DONETSK, Ukraine (Reuters) - Police in eastern Ukraine have detained four people accused of fomenting clashes between rival demonstrators in which one man died, the interior minister said on Friday.
The violence was the worst to hit the ex-Soviet state since the removal of a Moscow-backed president last month.
A 22-year-old man was stabbed to death in Donetsk, the heartland of Ukraine's Russian-speaking coalfield, after pro-Russian protesters clashed with rivals favouring European integration and denouncing Russia's incursion into Crimea. Four of 29 people treated for injuries remained in hospital.
The right-wing party Svoboda, hostile to Russian policy, said the dead man was one of its local activists.
Journalists saw pro-Russian demonstrators throw eggs, smoke bombs and other missiles and break through a police cordon to beat their opponents with batons. Organisers of the pro-Russia protest said their supporters were also attacked.
"The first four organisers and ringleaders of the mass disorders were found and detained during the night," Interior Minister Arsen Avakov said on his Facebook page.
"An investigation is continuing. Given the initial evidence overnight, these detentions are only the beginning. We will not go easy on bandits with knives ... An investigation into police actions during these events will also proceed."
Donetsk, a city of a million, was calm on Friday morning.
Ukrainian officials have accused Russia of supporting groups in the Donetsk region which favour rule from Moscow and of sending militants over the border.

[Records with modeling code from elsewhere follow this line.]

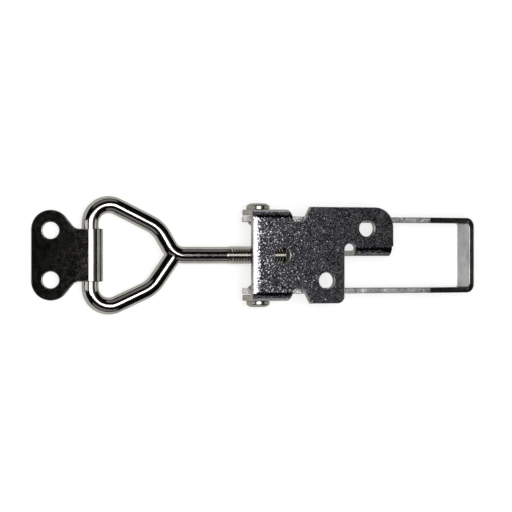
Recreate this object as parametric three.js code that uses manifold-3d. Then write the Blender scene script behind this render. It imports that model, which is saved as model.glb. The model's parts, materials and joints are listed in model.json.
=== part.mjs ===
// Adjustable toggle bolt latch of bent and riveted plated steel: a base plate with two ears, a strap lever
// riveted between them, a trunnion in the lever, a bent loop bolt screwed into the trunnion, and a hooked
// keeper plate. Millimetres, +Z up. X runs along the latch, from the keeper (-X) to the handle (+X). The base
// plate's mounting face is the plane Z = 0 and looks up, so the closed latch lies on its handle, ears, lug
// and keeper.
// The origin is on the mounting face, on the centre line, over the axis of the lever's pivot.
import * as THREE from "three";
import { mergeVertices } from "three/addons/utils/BufferGeometryUtils.js";
import Module from "manifold-3d";

const wasm = await Module();
wasm.setup();

// Driving dimensions: base plate
const PLATE_SHEET = 2.0;
const PLATE_LENGTH = 52.7; // front edge to back edge
const PLATE_WIDTH = 33.7; // behind the ears
const FRONT_REACH = 5.0; // front edge ahead of the pivot axis
const EAR_SPACING = 31.8; // over the ears' outer faces
const EAR_LENGTH = 13.8;
const EAR_BEND = 3.3; // outer radius
const NOTCH_LEAD = 1.3; // ear's back edge to the notch's floor
const NOTCH_LENGTH = 3.4; // floor
const NOTCH_FLARE = 2.8; // floor to the plate's full width
const NOTCH_INSET = 1.05; // floor inside the start of the ear's bend
const NOTCH_ROUND = 1.5; // radius
const BACK_CORNER = 7.0; // radius
const FOOT_CORNER = 2.6; // radius
const LUG_LENGTH = 14.1;
const LUG_BEND = 3.45; // outer radius
const LUG_FACE = -0.35; // Y of the lug's outer face
const LUG_SETBACK = 0.5; // lug's back edge from the plate's
const LUG_HOLE = 5.5;
const RELIEF_WIDTH = 4.0; // slot that frees the lug's bend
const SCREW_HOLE = 5.7;
const LUG_HOLE_WALL = 2.1; // metal between the lug's hole and its end
const FRONT_HOLE_SETBACK = 3.0; // front hole ahead of the ears' back edge
const CORNER_HOLE = { back: 10.2, side: 7.5 }; // from the plate's back and side edges
const FOOT_HOLE = { back: 6.8, side: 8.0 }; // from the foot's back and side edges

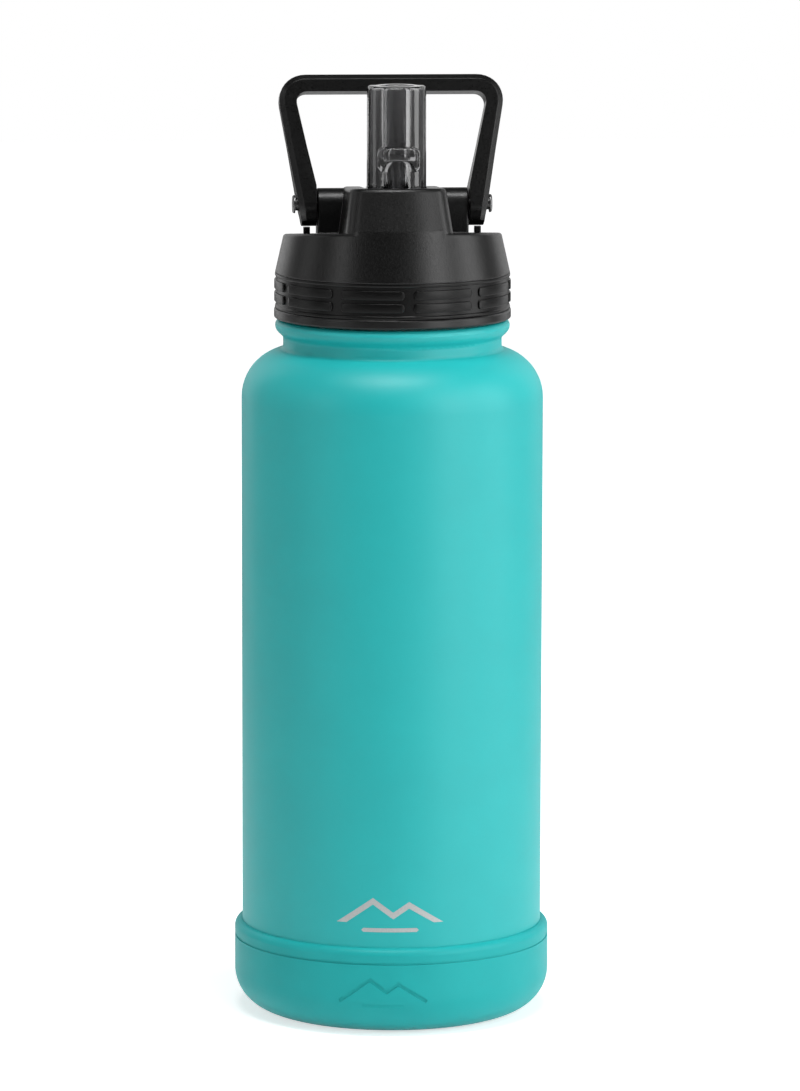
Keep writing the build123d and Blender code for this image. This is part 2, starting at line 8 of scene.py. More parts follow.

Three weeks ago, about 100 people were killed in the capital Kiev, many of them by police gunfire, in clashes that prompted the flight of Moscow-backed president Viktor Yanukovich.
Yanukovich triggered the protests in November by rejecting a trade deal with the European Union in favour of economic aid from Russia. The Kremlin says its intervention in favour of ethnic Russians in Crimea was prompted by Yanukovich's removal in what it describes as a coup staged by right-wing nationalists.